In fact, the city's already seen more visitors this year than before the pandemic, putting them beyond their 2019 numbers.
The Southeast Tourism Society says Warner Robins is making a tourism "comeback."
"Recovery is happening in this region, which is great," Monica Smith said.
Smith is the society's President and CEO. She says Warner Robins surpassed its 2019 tourism numbers.
"Particularly in the Southeast, what we found the Southeast region of the United States fared much better in terms of the tourism recovery after the immediately following and long-term of the pandemic, and that's great; and it's because of our great assets, our location, the weather, all of the outdoor recreation experiences, museums, the festival and events that can happen outdoors--all of that helped our region of the country to recover faster," Smith said.
Warner Robins Convention & Visitors Bureau's Executive Director is Marsha Buzzell. She says their tourism benchmarks are 13 percent higher than in 2019.
"It's the state's job to get people to come here internationally. It's our job to get them to come to us now. What do we have that is going to interest them and then it's the hotel's job to get them to stay at their hotel. So, it's a partnership," Buzzell said.
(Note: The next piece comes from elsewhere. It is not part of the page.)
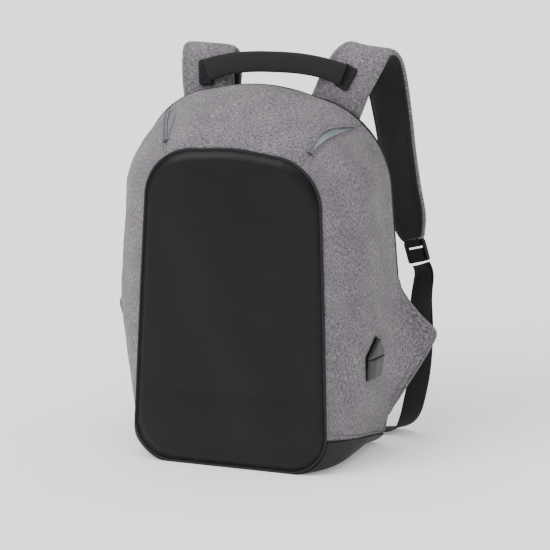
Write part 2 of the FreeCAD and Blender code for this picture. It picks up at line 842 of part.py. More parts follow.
# ------------------------------------------------------------ back padding
def back_pad(name, middle_x, width, height, bottom, role_corner):
    """Rounded cushion on the rear face."""
    body = new_body(name)
    sketch = polygon_sketch(body, rectangle(width, bottom, f"{bottom} + {height}"), role="XZ_Plane")
    pad_feature(body, sketch, "Sizes.pad_thickness")
    dress_edges(body, "Fillet", role_corner, lambda edge: along_y(edge))
    low = body.Shape.BoundBox.YMin
    dress_edges(body, "Fillet", "Sizes.pad_edge", lambda edge: edge.BoundBox.YMax < low + 0.01)
    turn = FreeCAD.Rotation(V(0, 0, 1), 180)
    body.Placement = FreeCAD.Placement(V(middle_x, size("pack_depth") / 2, 0), turn)
    return body


def along_y(edge):
    """True for a straight edge along Y."""
    box = edge.BoundBox
    return box.XLength < 0.01 and box.ZLength < 0.01


def back_padding():
    """Two back cushions on the flap and one lumbar cushion below it."""
    for name, side in SIDES.items():
        back_pad("back_pad_" + name, side * size("pad_spacing") / 2, "Sizes.pad_width",
                 "Sizes.pad_height", "Sizes.pad_bottom", "Sizes.pad_corner")
    back_pad("lumbar_pad", 0, "Sizes.lumbar_width", "Sizes.lumbar_height",
             "Sizes.lumbar_bottom", "Sizes.pad_corner")


# ------------------------------------------------------------ zip sliders
class Zip:
    """Slider and pull on the straight side stretch of the chain."""

    def __init__(self, bag, name, side):
        self.name = name
        waist_x, waist_z = bag.rear.waist
        shoulder_x, shoulder_z = bag.rear.shoulder
        inset = size("zip_inset") + size("chain_width") / 2
        start = V(side * (waist_x - inset), 0, waist_z)
        end = V(side * (shoulder_x - inset), 0, shoulder_z - inset)
        self.heading = (end - start).normalize()
        share = (size("slider_height") - start.z) / (end.z - start.z)
        spot = start + (end - start) * share
        origin = V(spot.x, bag.half_depth, spot.z)
        across = V(0, 1, 0).cross(self.heading) * -1
        turn = FreeCAD.Rotation(across, self.heading, V(0, 0, 0), "YXZ")
        self.placement = FreeCAD.Placement(origin, turn)

    def slider(self):
        """Slider body straddling the chain, with a bridge for the pull."""
        gap = size("slider_clearance")
        wide = size("slider_width") / 2
        long = size("slider_length") / 2
        deep = size("slider_depth")
        block = box_between(V(-wide, -long, gap), V(wide, long, deep))
        half = size("chain_width") / 2 + gap
        channel = box_between(V(-half, -long - 1, -1), V(half, long + 1, size("chain_thickness") + gap))
        lug = box_between(V(-1.6, -long + 1, deep), V(1.6, -long + 6, deep + 4))
        pin = size("pull_pin_radius")
        hole = Part.makeCylinder(pin + size("pull_pin_clearance"), 20,
                                 V(-10, -long + 3.5, deep + 1.9), V(1, 0, 0))
        body = block.cut(channel).fuse(lug).cut(hole)
        feature("zip_slider_" + self.name, body, self.placement)

    def pull(self):
        """Flat pull with two ears and a pin through the slider's lug."""
        long = size("slider_length") / 2
        deep = size("slider_depth")
        axis_y = -long + 3.5
        axis_z = deep + 1.9
        thick = size("pull_thickness")
        wide = size("pull_width") / 2
        length = size("pull_length")
        ear = 1.6 + size("slider_clearance")
        low = axis_z - thick / 2 + 0.3
        plate = box_between(V(-wide, axis_y - length, low), V(wide, axis_y + 1.6, low + thick))
        slot = box_between(V(-ear, axis_y - 5, low - 5), V(ear, axis_y + 9, low + 9))
        eye = Part.makeCylinder(1.6, 2 * wide, V(-wide, axis_y, axis_z), V(1, 0, 0))
        eye = eye.cut(slot)
        pin = Part.makeCylinder(size("pull_pin_radius"), 2 * wide, V(-wide, axis_y, axis_z), V(1, 0, 0))
        feature("zip_pull_" + self.name, plate.cut(slot).fuse(eye).fuse(pin), self.placement)


# ------------------------------------------------------------ charging port
class Port:
    """Charging socket on the right side under a hinged rubber cover."""

    def __init__(self, bag):
        height = size("port_height")
        y = size("port_setback") - bag.half_depth
        step = 12.0
        here = V(bag.skin_x(y, height), y, height)
        ahead = V(bag.skin_x(y - step, height), y - step, height)
        behind = V(bag.skin_x(y + step, height), y + step, height)
        above = V(bag.skin_x(y, height + step), y, height + step)
        under = V(bag.skin_x(y, height - step), y, height - step)
        along = (behind - ahead).normalize()
        rise = (above - under).normalize()
        normal = along.cross(rise).normalize()
        turn = FreeCAD.Rotation(along, rise, normal, "ZXY")
        self.placement = FreeCAD.Placement(here, turn)

    def outline(self, grow="0"):
        """Pentagon corners, grown outward by an expression."""
        foot = f"(Sizes.port_foot_half_width + {grow})"
        half = f"(Sizes.port_half_width + {grow})"
        apex = "Sizes.port_apex_half_width"
        low = f"-(Sizes.port_half_height + {grow})"
        top = f"Sizes.port_half_height + {grow}"
        shoulder = "Sizes.port_shoulder"
        return [("-" + foot, low), (foot, low), (half, shoulder), (apex, top),
                ("-" + apex, top), ("-" + half, shoulder)]

    def housing(self):
        """Rubber frame through the side panel, with the socket's hole."""
        body = new_body("port_frame")
        sketch = polygon_sketch(body, self.outline("Sizes.port_rim"), rise="-Sizes.port_depth")
        pad_feature(body, sketch, "Sizes.port_depth + Sizes.port_rim_rise")
        hole = rectangle("Sizes.socket_width", "-Sizes.socket_drop - Sizes.socket_height / 2",
                         "-Sizes.socket_drop + Sizes.socket_height / 2")
        pocket_feature(body, polygon_sketch(body, hole))
        body.Placement = self.placement
        doc.recompute()
        return body.Shape

    def plug_outline(self):
        """Solid block of the frame's outline, for cutting the side panel."""
        rim = size("port_rim")
        foot = size("port_foot_half_width") + rim
        half = size("port_half_width") + rim
        apex = size("port_apex_half_width")
        top = size("port_half_height") + rim
        shoulder = size("port_shoulder")
        depth = size("port_depth") + 6
        points = [V(-foot, -top, -depth), V(foot, -top, -depth), V(half, shoulder, -depth),
                  V(apex, top, -depth), V(-apex, top, -depth), V(-half, shoulder, -depth)]
        block = prism(points, V(0, 0, 2 * depth))
        block.Placement = self.placement
        return block

    def covers(self):
        """Fixed upper part and hinged lid, parted at the crease."""
        full = self.outline()
        crease = "Sizes.crease_height"
        slope = "(Sizes.port_half_width - Sizes.port_foot_half_width)"
        run = "(Sizes.port_half_height + Sizes.port_shoulder)"
        drop = f"(Sizes.port_shoulder - {crease} + Sizes.cover_gap)"
        side = f"(Sizes.port_half_width - {slope} * {drop} / {run})"
        lid_top = f"({crease} - Sizes.cover_gap)"
        upper = [("-" + side, crease), (side, crease), full[2], full[3], full[4], full[5]]
        lower = [full[0], full[1], (side, lid_top), ("-" + side, lid_top)]
        plans = (("port_cover_top", upper, "Sizes.port_rim_rise"),
                 ("port_cover_lid", lower, "Sizes.port_rim_rise + 0.3"))
        for name, corners, level in plans:
            body = new_body(name)
            pad_feature(body, polygon_sketch(body, corners, rise=level), "Sizes.cover_thickness")
            top = body.Shape.BoundBox.ZMax
            parting = size("crease_height") - size("cover_gap") / 2
            dress_edges(body, "Chamfer", "Sizes.cover_thickness * 0.22",
                        lambda edge: edge.BoundBox.ZMin > top - 0.01
                        and abs(edge.CenterOfMass.y - parting) > size("cover_gap"))
            body.Placement = self.placement

    def socket(self):
        """Metal socket shell with its plastic tongue and four contacts."""
        rise = size("port_rim_rise") - 0.2
        depth = size("socket_depth")
        drop = size("socket_drop")
        wide = size("socket_width")
        tall = size("socket_height")
        wall = size("socket_wall")
        outer = box_between(V(-wide / 2, -drop - tall / 2, rise - depth),
                            V(wide / 2, -drop + tall / 2, rise))
        bore = box_between(V(-wide / 2 + wall, -drop - tall / 2 + wall, rise - depth + 1),
                           V(wide / 2 - wall, -drop + tall / 2 - wall, rise + 1))
        feature("socket_shell", outer.cut(bore), self.placement)
        tongue_w = size("tongue_width") / 2
        tongue_t = size("tongue_thickness")
        base = rise - depth + 1
        low = -drop + 0.2
        tongue = box_between(V(-tongue_w, low, base), V(tongue_w, low + tongue_t, base + size("tongue_depth")))
        feature("socket_tongue", tongue, self.placement)
        pitch = size("contact_pitch")
        half = size("contact_width") / 2
        strips = [box_between(V(x - half, low - size("contact_thickness"), base),
                              V(x + half, low, base + size("tongue_depth") - 1))
                  for x in (-1.5 * pitch, -0.5 * pitch, 0.5 * pitch, 1.5 * pitch)]
        feature("socket_contacts", Part.makeCompound(strips), self.placement)


# ------------------------------------------------------------ whole pack
def build():
    """Build every sub-part."""
    fill_sheet()
    bag = Bag()
    port = Port(bag)
    bag.sewn_panels(port.plug_outline())
    bag.rear_panels()
    bag.inside()
    sleeve()
    port.housing()
    port.covers()
    port.socket()
    back_padding()
    straps = {}
    for name, side in SIDES.items():
        bag.wing(name, side)
        straps[name] = Strap(name, side)
        straps[name].layers()
        straps[name].lock()
        straps[name].bands()
        straps[name].webbing()
        zipper = Zip(bag, name, side)
        zipper.slider()
        zipper.pull()
    Handle(straps).build()
    doc.recompute()


def check_and_write():
    """Refuse any failed object, then write one STEP file per node."""
    for item in doc.Objects:
        if {"Invalid", "Error"} & set(item.State):
            raise RuntimeError("failed object " + item.Label)
    for node in NODES:
        if node.Shape.isNull() or not node.Shape.isValid():
            raise RuntimeError("bad shape " + node.Label)
    os.makedirs("parts", exist_ok=True)
    for node in NODES:
        node.Shape.exportStep(f"parts/{node.Label}.step")


build()
check_and_write()
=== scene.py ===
"""Dressed model of an anti-theft backpack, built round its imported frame.

Every length is in metres. +Z is up, the black front panel faces -Y, the wearer's back is at +Y
and the origin is the middle of the base, on the floor.
"""
import json
import logging
import math
from dataclasses import dataclass, field
from enum import Enum
from typing import Any, Callable, Optional, Sequence

import bmesh
import bpy
import numpy as np
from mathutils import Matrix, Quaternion, Vector


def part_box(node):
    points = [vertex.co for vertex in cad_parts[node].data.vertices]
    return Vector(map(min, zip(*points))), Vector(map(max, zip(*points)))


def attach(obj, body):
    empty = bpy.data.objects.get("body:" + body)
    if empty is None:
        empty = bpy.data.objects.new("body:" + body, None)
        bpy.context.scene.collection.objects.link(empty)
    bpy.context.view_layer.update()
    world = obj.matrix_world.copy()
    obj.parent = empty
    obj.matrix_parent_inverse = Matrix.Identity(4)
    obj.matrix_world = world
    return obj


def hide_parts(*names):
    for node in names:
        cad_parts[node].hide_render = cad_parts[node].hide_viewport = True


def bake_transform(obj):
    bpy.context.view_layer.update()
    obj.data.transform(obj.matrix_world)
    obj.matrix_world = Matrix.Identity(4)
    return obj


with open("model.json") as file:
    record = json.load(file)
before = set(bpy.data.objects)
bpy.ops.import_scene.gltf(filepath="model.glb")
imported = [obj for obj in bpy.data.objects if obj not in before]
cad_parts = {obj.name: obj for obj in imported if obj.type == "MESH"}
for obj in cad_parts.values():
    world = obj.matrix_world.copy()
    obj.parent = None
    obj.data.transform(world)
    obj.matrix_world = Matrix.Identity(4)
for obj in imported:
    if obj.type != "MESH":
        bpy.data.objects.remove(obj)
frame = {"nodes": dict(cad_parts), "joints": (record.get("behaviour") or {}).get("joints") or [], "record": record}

Array = np.ndarray
log = logging.getLogger("backpack")
MERGE_DISTANCE = 1e-6


class Side(Enum):
    """The two sides of the pack, as the sign of X."""

    LEFT = -1
    RIGHT = 1

    @property
    def tag(self) -> str:
        """Word used in node names."""
        return self.name.lower()


# ------------------------------------------------------------------ shader tools
class Value:
    """A node socket that takes part in arithmetic."""

    def __init__(self, tree: "Tree", socket: Any) -> None:
        """Keep the tree and the socket that carries the number."""
        self.tree = tree
        self.socket = socket

    def math(self, operation: str, *others: Any) -> "Value":
        """Add one Math node.

        Args:
            operation: Math operation.
            others: further operands, numbers or values.

        Returns:
            The result as a value.
        """
        return self.tree.math(operation, self, *others)

    def __add__(self, other: Any) -> "Value":
        """Sum."""
        return self.math("ADD", other)

    __radd__ = __add__

    def __mul__(self, other: Any) -> "Value":
        """Product."""
        return self.math("MULTIPLY", other)

    __rmul__ = __mul__

    def __sub__(self, other: Any) -> "Value":
        """Difference."""
        return self.math("SUBTRACT", other)

    def __rsub__(self, other: Any) -> "Value":
        """Reflected difference."""
        return self.tree.math("SUBTRACT", other, self)

    def __pow__(self, other: Any) -> "Value":
        """Power."""
        return self.math("POWER", other)

    def __gt__(self, other: Any) -> "Value":
        """Step that is 1 where the value is greater."""
        return self.math("GREATER_THAN", other)

    def sine(self) -> "Value":
        """Sine of the value in radians."""
        return self.math("SINE")

    def limited(self) -> "Value":
        """The value held between 0 and 1."""
        return self.math("MAXIMUM", 0.0).math("MINIMUM", 1.0)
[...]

A partnership Wendy Klein knows all too well. Klein works for the Ramada by Wyndham on Watson Boulevard.
"Sometimes it's local people that are at the hotel. Sometimes workers, nurses, who are working overnight shifts, people that are maybe having their houses redone," Klein said.
"I am so thrilled that our region and our state has fared so well, but there are so many other areas that are still trying to recover, but we do need to be cognizant of our workforce to support the hospitality and tourism growth in the industry and really be strategic of our workforce issues for future tourism leaders," Klein said.
Buzzell says visitors spend $700,000 a day in Houston County.
"For example, one of the economic impact numbers from the State of Georgia, this is not from our office saying this---there is so much tourism activity in Houston County that daily it's over $700,000 that is spent, and I know people might question that because they don't see it or understand, but tourism is much wider picture. It's not just one thing. It's not just Buc-ee's. It's not just the Museum of Aviation. It's spas, golf courses. It's places like Staples, Office Depot, and Staples, because people are coming into town for business trips and have a need for supplies, and so that counts as tourism, car rentals and staying at the hotels. All of that is so important. So, this is our day to tell them thank you for being a part of our team because we could not do it without them," Buzzell said.
"As I came in and where I stayed last night, I didn't remember the four hotels in that area; so I do think when a community is thriving and attracting all kinds of businesses and visitors that definitely gives an opportunity for new hotel development and hotels expansion and renovations or repurposing facilities like this one today to use for conferences and events. So, that is always great news because the more people you can get coming to conferences and hotels, the more jobs it supports in the community," Klein said.
The constant activity adds up to more than a quarter billion a year.
Wednesday's event also celebrated the Convention & Visitors Bureau's 28th year of existence.
"It's important everybody come together so I can tell them thank you, and that's really what this is all about. It's important to keep your partners close and what you're doing," Buzzell said.
Smith also said the city's growth helps the state's overall economy.